- **Brief**
Repeat exactly, please, the lines that begin at the start of the listing and end at the line holding "# of a pressed".

- **Provided data**
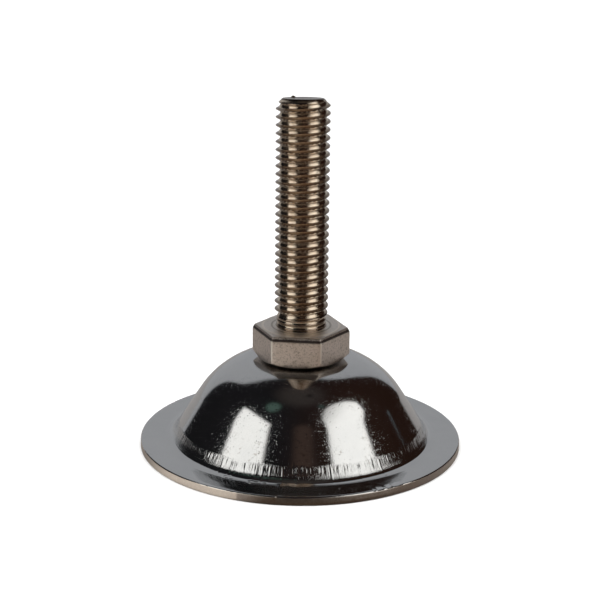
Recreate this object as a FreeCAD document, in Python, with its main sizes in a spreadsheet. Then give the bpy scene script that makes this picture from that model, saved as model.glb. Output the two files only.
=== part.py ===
import FreeCAD, Part
import Sketcher
import math
import os

# Furniture leveling foot: an M10 stud with its own hexagon, riveted through the crown
# of a pressed steel base. Millimetres, +Z up, origin on the floor under the stud.

DIMENSIONS = {
    # pressed base
    "FlangeRadius": 30.0,
    "SheetThickness": 1.6,
    "RimRounding": 0.35,
    "BandOuterRadius": 25.78,
    "BandFillet": 2.8,
    "BandAngle": 62.0,
    "WallAngle": 57.4,
    "DomeRadius": 16.65,
    "DomeCentreOffset": 5.0,
    "CrownBlend": 6.0,
    "CrownFlatRadius": 8.8,
    "CrownHeight": 16.95,
    "CrownHoleRadius": 4.25,
    # stem: stud, neck and hexagon
    "StudCrestRadius": 4.985,
    "StudRootRadius": 4.03,
    "StudEndHeight": 66.4,
    "StudEndChamfer": 0.85,
    "ThreadPitch": 1.5,
    "ThreadTurns": 28.5,
    "ThreadStartHeight": 24.97,
    "GrooveFloorWidth": 0.3,
    "GrooveOverrun": 0.06,
    "RunOutHeight": 0.55,
    "NeckRadius": 4.25,
    "NeckLength": 0.7,
    "NeckFillet": 0.6,
    "HexAcrossFlats": 15.8,
    "HexBottomHeight": 17.2,
    "HexThickness": 6.1,
    "HexTopRounding": 0.6,
    "HexSeatRadius": 7.5,
    "HexChamferAngle": 30.0,
    "HexTurn": -6.3,
    # stem: spigot and peened head
    "SpigotRadius": 4.0,
    "HeadRadius": 6.0,
    "HeadTopHeight": 13.55,
    "HeadEdgeThickness": 0.9,
    "HeadCrownDepth": 1.7,
    # washer inside the bell
    "WasherRadius": 8.0,
    "WasherHoleRadius": 4.2,
    "WasherThickness": 1.5,
    "WasherTopHeight": 15.3,
    "WasherChamfer": 0.25,
}


# the thread groove takes about an eighth of the stem's volume; far less means that it missed
SMALLEST_THREAD_CUT = 0.08

doc = FreeCAD.newDocument("leveling_foot")
Dims = doc.addObject("Spreadsheet::Sheet", "Dims")
for row, (alias, value) in enumerate(DIMENSIONS.items(), start=1):
    Dims.set(f"A{row}", alias)
    Dims.set(f"B{row}", str(value))
    Dims.setAlias(f"B{row}", alias)
doc.recompute()


def evaluate(expression):
    """Number that an expression over the sheet gives, for a sketch's first geometry."""
    return float(Dims.evalExpression(expression))


def origin_plane(body, role):
    """Return the body's own origin plane or axis that has this role."""
    return next(item for item in body.Origin.OriginFeatures if item.Role == role)


def add_sketch(body, name, role):
    """Add an empty sketch on one of the body's origin planes."""
    sketch = body.newObject("Sketcher::SketchObject", name)
    sketch.AttachmentSupport = [(origin_plane(body, role), "")]
    sketch.MapMode = "FlatFace"
    return sketch


def bind(sketch, name, expression, constraint):
    """Add one dimension to a sketch and bind it to the sheet."""
    index = sketch.addConstraint(constraint)
    sketch.renameConstraint(index, name)
    sketch.setExpression(f"Constraints.{name}", expression)


def line(start, end):
    return Part.LineSegment(FreeCAD.Vector(*start, 0), FreeCAD.Vector(*end, 0))


def arc(centre, radius, start_angle, end_angle):
    """Arc from start to end angle in degrees, counter-clockwise."""
    circle = Part.Circle(FreeCAD.Vector(*centre, 0), FreeCAD.Vector(0, 0, 1), radius)
    return Part.ArcOfCircle(circle, math.radians(start_angle), math.radians(end_angle))


def polar(centre, radius, angle):
    """Point at an angle in degrees round a centre."""
    turn = math.radians(angle)
    return (centre[0] + radius * math.cos(turn), centre[1] + radius * math.sin(turn))


def revolve(body, name, sketch):
    """Turn a sketch of radius against height through a full circle about Z."""
    turned = body.newObject("PartDesign::Revolution", name)
    turned.Profile = sketch
    turned.ReferenceAxis = (sketch, ["V_Axis"])
    turned.Angle = 360.0
    doc.recompute()


def straight_outline(sketch, corners):
    """Draw a closed outline through (name, radius, height) corners, each bound to the sheet.

    radius and height are expressions over the sheet's aliases, written with Dims.
    """
    places = [(evaluate(radius), evaluate(height)) for _, radius, height in corners]
    count = len(corners)
    for index in range(count):
        sketch.addGeometry(line(places[index], places[(index + 1) % count]), False)
    for index in range(count):
        sketch.addConstraint(Sketcher.Constraint("Coincident", index, 2, (index + 1) % count, 1))
    for index, (name, radius, height) in enumerate(corners):
        pin_corner(sketch, index, name, radius, height)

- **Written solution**
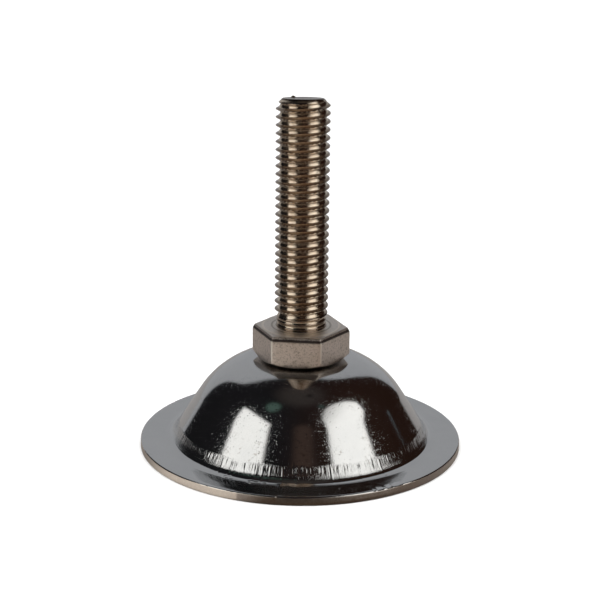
Recreate this object as a FreeCAD document, in Python, with its main sizes in a spreadsheet. Then give the bpy scene script that makes this picture from that model, saved as model.glb. Output the two files only.
=== part.py ===
import FreeCAD, Part
import Sketcher
import math
import os

# Furniture leveling foot: an M10 stud with its own hexagon, riveted through the crown
# of a pressed steel base. Millimetres, +Z up, origin on the floor under the stud.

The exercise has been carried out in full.